SET PROBLEM: Write out the lines from the top of the material through the line with "const LOBE_PHASE = 0.655;", exactly and with nothing added.

SUPPLIED RECORDS:
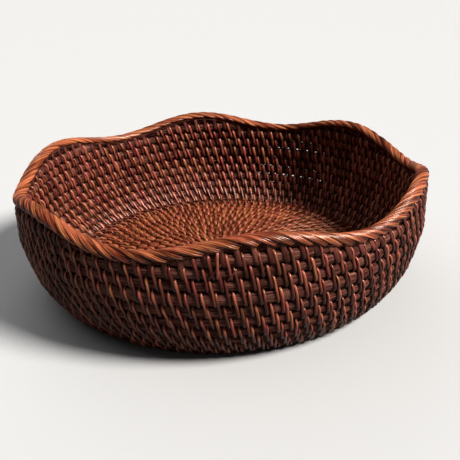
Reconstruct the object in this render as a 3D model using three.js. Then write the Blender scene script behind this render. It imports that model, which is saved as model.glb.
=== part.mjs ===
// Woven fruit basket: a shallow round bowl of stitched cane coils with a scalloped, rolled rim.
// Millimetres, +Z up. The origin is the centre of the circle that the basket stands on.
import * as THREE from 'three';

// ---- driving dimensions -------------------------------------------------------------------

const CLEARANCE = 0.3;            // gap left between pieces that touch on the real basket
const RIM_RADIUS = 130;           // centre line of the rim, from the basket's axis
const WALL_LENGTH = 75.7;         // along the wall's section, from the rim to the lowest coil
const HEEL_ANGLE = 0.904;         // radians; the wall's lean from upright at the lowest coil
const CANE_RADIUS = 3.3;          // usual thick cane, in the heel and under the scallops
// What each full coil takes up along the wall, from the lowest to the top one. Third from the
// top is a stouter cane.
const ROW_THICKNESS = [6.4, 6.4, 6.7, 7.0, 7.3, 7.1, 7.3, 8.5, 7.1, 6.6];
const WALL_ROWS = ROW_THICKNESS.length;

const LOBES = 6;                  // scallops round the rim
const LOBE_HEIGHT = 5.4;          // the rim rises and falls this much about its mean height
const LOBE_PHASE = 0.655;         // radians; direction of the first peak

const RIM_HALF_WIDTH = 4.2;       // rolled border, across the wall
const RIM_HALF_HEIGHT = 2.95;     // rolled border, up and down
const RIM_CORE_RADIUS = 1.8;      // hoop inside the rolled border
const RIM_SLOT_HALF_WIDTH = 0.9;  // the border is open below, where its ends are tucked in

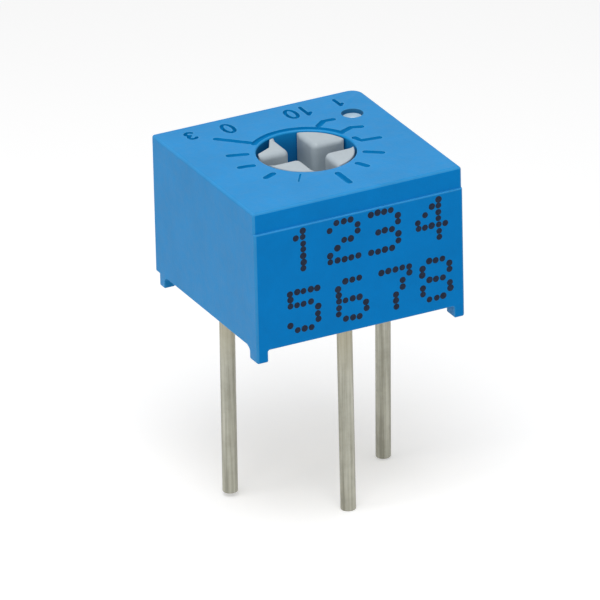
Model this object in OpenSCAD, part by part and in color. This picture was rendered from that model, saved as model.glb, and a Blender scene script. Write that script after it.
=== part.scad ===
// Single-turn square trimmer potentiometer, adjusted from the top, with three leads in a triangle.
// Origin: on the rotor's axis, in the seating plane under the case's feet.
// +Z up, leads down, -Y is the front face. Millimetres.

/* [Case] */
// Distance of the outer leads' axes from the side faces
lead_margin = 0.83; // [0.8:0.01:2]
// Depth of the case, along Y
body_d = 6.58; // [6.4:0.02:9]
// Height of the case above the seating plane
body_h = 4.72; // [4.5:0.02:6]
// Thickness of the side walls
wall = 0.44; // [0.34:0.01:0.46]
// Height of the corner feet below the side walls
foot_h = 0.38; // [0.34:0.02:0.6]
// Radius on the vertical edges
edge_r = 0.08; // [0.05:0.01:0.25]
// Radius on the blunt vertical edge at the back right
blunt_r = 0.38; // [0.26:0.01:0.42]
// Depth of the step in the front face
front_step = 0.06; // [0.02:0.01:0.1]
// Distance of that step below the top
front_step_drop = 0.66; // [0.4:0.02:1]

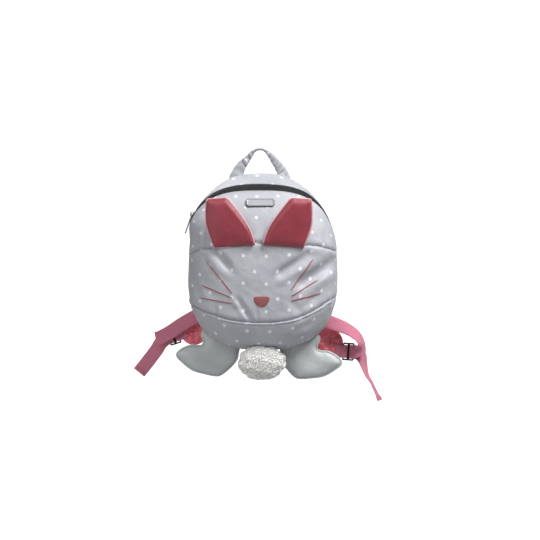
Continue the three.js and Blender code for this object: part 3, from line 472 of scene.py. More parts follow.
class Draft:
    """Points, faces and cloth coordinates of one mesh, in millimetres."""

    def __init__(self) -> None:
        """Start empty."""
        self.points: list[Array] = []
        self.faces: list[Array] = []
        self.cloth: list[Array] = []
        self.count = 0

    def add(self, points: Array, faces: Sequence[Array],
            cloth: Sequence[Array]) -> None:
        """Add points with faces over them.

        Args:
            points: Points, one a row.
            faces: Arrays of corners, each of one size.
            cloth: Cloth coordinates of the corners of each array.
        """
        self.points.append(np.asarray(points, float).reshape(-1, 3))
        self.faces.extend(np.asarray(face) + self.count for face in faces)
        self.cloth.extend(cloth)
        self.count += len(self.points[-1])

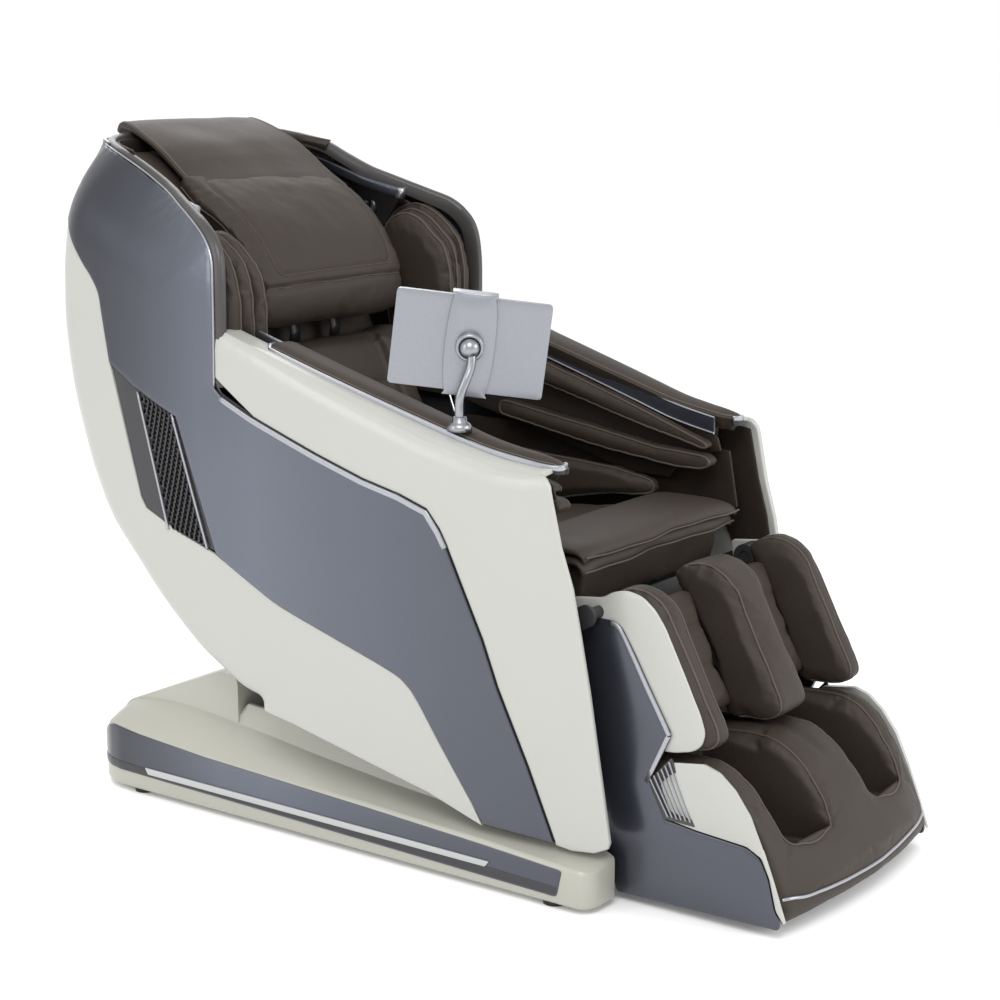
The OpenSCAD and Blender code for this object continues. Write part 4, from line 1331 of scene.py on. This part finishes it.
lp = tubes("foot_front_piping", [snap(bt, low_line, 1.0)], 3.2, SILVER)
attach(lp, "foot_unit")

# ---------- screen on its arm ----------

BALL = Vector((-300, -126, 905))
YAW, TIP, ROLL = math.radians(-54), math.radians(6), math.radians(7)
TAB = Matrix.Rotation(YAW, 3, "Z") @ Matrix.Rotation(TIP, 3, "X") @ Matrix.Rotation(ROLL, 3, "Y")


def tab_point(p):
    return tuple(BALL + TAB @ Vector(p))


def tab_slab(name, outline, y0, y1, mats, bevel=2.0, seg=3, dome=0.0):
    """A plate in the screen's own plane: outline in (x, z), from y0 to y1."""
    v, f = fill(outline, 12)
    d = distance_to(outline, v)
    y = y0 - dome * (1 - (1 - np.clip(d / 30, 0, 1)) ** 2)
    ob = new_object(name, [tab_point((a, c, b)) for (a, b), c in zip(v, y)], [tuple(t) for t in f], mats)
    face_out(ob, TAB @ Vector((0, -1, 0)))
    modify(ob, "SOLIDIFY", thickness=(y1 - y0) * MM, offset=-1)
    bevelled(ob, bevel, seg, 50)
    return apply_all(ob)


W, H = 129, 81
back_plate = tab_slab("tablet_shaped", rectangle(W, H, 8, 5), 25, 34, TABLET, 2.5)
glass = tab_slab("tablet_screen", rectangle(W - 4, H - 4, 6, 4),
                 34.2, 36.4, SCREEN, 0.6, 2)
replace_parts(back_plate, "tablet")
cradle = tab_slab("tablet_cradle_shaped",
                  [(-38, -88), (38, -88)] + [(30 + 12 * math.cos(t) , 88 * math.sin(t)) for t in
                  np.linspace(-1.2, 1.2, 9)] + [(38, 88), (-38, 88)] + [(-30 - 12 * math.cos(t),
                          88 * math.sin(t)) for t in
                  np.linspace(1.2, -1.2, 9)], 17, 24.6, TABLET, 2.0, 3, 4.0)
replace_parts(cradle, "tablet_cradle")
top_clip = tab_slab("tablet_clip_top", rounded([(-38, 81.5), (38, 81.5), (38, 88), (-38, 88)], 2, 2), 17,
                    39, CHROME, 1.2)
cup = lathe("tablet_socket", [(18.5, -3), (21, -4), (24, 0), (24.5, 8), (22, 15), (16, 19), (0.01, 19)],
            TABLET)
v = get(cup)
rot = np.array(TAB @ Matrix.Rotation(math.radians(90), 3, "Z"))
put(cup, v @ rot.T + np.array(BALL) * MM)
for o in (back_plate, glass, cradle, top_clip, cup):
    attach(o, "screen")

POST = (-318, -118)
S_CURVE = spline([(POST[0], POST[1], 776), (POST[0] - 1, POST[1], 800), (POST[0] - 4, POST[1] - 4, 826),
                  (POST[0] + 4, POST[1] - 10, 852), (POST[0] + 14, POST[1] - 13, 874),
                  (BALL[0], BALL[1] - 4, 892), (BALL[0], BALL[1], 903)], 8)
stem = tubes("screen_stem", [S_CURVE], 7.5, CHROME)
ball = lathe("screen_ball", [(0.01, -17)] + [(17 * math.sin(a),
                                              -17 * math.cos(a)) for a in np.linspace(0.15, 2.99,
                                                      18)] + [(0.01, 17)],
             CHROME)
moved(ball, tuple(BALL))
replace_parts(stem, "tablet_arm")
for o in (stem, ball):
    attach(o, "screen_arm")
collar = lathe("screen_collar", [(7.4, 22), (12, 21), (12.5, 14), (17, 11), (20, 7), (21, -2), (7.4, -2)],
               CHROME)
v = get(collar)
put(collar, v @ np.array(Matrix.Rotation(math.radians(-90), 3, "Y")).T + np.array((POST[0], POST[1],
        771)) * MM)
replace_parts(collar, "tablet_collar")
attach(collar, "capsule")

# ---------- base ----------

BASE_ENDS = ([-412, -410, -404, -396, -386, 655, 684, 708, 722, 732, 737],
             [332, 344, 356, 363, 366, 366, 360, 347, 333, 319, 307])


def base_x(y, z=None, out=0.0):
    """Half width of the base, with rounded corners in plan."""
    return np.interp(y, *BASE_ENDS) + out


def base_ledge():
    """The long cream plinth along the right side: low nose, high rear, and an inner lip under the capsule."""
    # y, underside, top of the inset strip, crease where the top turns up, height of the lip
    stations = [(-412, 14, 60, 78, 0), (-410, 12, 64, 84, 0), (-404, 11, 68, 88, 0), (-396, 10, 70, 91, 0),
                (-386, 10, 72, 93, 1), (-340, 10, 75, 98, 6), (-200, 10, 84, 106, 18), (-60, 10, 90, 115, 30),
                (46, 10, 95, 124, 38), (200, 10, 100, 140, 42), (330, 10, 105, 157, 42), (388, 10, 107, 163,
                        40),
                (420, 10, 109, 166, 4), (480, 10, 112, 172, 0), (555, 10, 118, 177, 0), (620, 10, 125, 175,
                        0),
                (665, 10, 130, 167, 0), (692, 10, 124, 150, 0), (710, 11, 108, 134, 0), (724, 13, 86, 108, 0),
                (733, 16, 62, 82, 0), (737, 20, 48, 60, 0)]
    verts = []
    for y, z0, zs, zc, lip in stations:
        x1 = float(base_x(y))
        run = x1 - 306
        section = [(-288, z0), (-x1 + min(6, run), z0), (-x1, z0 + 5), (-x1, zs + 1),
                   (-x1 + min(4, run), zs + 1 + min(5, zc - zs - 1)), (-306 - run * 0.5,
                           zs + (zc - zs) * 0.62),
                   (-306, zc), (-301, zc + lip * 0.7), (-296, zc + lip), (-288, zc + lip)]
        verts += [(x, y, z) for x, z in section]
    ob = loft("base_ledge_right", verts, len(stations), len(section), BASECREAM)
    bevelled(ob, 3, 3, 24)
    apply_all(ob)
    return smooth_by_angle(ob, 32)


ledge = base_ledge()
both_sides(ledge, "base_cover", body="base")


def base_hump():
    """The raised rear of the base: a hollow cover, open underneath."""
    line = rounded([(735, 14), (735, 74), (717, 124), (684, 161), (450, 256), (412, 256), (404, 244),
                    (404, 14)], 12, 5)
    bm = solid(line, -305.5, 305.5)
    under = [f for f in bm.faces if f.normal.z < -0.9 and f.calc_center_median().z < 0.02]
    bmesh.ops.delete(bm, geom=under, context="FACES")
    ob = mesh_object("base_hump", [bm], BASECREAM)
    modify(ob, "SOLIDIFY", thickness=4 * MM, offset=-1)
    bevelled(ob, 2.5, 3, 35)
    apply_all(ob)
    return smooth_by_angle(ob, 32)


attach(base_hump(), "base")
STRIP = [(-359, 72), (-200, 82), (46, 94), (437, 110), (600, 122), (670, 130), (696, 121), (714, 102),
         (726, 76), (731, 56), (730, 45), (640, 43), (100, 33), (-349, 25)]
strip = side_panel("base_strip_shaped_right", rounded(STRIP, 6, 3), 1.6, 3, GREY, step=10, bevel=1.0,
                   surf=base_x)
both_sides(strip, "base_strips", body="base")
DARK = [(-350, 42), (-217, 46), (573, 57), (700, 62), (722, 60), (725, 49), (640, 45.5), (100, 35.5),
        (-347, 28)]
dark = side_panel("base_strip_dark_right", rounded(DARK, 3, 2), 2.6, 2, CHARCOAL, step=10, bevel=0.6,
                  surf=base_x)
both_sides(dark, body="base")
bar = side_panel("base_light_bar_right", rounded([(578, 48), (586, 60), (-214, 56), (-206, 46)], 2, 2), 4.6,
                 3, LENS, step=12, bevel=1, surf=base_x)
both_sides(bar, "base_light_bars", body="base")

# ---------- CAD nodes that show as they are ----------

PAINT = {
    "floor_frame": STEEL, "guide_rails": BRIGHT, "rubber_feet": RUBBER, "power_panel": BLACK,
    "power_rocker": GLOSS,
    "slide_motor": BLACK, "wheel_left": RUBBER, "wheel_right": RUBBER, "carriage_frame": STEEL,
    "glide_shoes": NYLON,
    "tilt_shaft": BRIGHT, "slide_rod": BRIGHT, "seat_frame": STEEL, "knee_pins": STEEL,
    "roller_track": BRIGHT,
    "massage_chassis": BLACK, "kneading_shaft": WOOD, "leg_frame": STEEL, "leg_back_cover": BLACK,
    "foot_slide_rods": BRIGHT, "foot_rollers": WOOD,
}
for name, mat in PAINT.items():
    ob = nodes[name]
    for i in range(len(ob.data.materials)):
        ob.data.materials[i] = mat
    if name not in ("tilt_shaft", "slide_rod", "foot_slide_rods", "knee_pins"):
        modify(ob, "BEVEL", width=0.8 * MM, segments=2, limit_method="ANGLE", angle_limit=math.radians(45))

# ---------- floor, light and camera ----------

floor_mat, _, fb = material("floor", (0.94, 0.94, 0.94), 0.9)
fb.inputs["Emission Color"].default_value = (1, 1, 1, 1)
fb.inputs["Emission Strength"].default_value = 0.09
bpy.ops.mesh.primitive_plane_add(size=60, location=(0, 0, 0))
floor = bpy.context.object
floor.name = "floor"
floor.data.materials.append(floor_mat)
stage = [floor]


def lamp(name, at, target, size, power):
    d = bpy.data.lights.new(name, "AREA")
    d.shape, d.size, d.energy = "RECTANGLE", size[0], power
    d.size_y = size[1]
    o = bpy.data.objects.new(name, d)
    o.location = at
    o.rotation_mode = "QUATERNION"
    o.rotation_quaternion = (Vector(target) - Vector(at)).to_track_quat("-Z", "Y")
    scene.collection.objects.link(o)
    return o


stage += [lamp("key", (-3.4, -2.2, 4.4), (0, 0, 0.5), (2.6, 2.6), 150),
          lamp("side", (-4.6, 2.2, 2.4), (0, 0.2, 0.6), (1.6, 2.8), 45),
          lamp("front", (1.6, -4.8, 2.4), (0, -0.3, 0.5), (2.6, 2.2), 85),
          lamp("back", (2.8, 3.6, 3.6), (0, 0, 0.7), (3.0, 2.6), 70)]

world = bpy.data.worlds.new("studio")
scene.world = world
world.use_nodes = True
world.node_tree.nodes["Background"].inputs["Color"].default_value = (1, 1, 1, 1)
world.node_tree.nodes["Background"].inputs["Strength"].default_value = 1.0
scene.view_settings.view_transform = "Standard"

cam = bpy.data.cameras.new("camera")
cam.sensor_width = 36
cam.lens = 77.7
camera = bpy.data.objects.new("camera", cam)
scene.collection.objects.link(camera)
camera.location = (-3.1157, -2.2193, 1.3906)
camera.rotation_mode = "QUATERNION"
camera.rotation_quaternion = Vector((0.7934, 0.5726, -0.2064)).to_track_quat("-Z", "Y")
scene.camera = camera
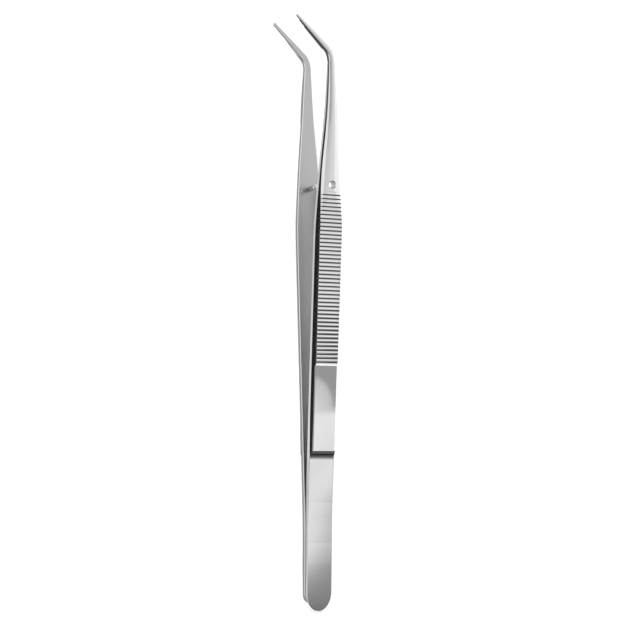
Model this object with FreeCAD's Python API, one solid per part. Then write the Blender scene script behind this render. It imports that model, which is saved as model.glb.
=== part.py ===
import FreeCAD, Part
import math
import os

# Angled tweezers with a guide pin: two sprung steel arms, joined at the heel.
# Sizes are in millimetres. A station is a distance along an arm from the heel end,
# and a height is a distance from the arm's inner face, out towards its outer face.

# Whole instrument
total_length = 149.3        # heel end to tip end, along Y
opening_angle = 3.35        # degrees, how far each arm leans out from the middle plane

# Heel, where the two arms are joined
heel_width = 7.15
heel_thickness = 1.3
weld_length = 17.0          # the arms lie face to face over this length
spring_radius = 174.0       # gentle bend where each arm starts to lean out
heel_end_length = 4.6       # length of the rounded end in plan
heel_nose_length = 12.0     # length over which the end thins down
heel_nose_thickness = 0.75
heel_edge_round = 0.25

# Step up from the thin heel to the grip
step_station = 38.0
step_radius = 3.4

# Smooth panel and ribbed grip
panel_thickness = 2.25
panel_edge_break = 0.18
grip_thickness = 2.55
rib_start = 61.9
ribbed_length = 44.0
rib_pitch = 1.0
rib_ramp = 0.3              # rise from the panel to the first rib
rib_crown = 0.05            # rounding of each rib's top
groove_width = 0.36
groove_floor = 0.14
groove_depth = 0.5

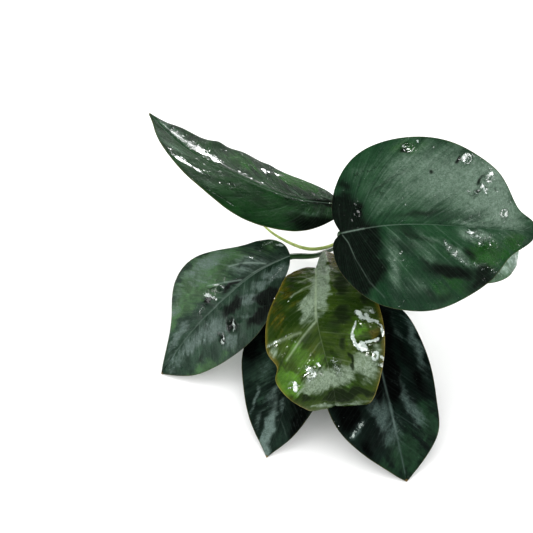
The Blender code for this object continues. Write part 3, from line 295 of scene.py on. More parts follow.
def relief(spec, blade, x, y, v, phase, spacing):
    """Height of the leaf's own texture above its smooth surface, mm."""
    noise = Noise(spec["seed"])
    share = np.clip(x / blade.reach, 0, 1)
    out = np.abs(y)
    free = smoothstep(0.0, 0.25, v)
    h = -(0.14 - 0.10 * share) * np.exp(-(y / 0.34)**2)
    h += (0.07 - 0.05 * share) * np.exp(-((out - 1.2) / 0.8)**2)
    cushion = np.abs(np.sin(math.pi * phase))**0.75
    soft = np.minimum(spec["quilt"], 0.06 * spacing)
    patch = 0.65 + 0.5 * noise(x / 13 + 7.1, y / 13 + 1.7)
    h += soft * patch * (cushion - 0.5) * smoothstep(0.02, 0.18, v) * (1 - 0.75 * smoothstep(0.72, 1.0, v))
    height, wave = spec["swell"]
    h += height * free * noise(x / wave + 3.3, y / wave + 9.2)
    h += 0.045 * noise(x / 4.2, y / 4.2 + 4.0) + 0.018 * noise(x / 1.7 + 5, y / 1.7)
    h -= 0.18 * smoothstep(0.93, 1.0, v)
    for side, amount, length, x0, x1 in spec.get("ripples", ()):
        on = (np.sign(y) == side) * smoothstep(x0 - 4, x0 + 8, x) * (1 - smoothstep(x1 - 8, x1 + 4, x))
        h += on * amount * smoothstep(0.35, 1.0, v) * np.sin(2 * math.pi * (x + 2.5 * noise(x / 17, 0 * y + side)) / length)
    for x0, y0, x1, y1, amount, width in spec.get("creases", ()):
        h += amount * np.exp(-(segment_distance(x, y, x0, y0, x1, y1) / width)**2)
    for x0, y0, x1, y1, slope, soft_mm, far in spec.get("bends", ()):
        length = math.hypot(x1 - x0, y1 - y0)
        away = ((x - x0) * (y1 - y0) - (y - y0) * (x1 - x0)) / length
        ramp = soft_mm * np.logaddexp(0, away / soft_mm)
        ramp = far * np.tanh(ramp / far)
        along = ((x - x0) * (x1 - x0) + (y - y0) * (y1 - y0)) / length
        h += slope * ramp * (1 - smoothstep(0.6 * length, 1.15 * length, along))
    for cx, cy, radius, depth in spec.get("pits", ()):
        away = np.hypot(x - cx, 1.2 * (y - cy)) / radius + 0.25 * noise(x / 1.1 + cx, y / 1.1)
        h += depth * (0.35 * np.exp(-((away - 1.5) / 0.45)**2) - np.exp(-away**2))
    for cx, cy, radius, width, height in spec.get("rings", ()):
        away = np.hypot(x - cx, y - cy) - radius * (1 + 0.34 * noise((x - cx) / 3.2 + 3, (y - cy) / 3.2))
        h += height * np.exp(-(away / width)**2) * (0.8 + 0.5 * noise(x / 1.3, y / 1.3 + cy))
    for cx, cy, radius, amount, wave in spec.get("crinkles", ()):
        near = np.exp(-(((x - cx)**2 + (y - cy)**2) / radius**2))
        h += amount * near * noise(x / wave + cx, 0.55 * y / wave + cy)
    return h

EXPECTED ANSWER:
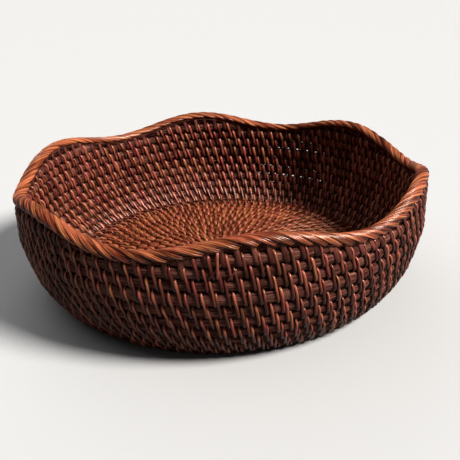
Reconstruct the object in this render as a 3D model using three.js. Then write the Blender scene script behind this render. It imports that model, which is saved as model.glb.
=== part.mjs ===
// Woven fruit basket: a shallow round bowl of stitched cane coils with a scalloped, rolled rim.
// Millimetres, +Z up. The origin is the centre of the circle that the basket stands on.
import * as THREE from 'three';

// ---- driving dimensions -------------------------------------------------------------------

const CLEARANCE = 0.3;            // gap left between pieces that touch on the real basket
const RIM_RADIUS = 130;           // centre line of the rim, from the basket's axis
const WALL_LENGTH = 75.7;         // along the wall's section, from the rim to the lowest coil
const HEEL_ANGLE = 0.904;         // radians; the wall's lean from upright at the lowest coil
const CANE_RADIUS = 3.3;          // usual thick cane, in the heel and under the scallops
// What each full coil takes up along the wall, from the lowest to the top one. Third from the
// top is a stouter cane.
const ROW_THICKNESS = [6.4, 6.4, 6.7, 7.0, 7.3, 7.1, 7.3, 8.5, 7.1, 6.6];
const WALL_ROWS = ROW_THICKNESS.length;

const LOBES = 6;                  // scallops round the rim
const LOBE_HEIGHT = 5.4;          // the rim rises and falls this much about its mean height
const LOBE_PHASE = 0.655;         // radians; direction of the first peak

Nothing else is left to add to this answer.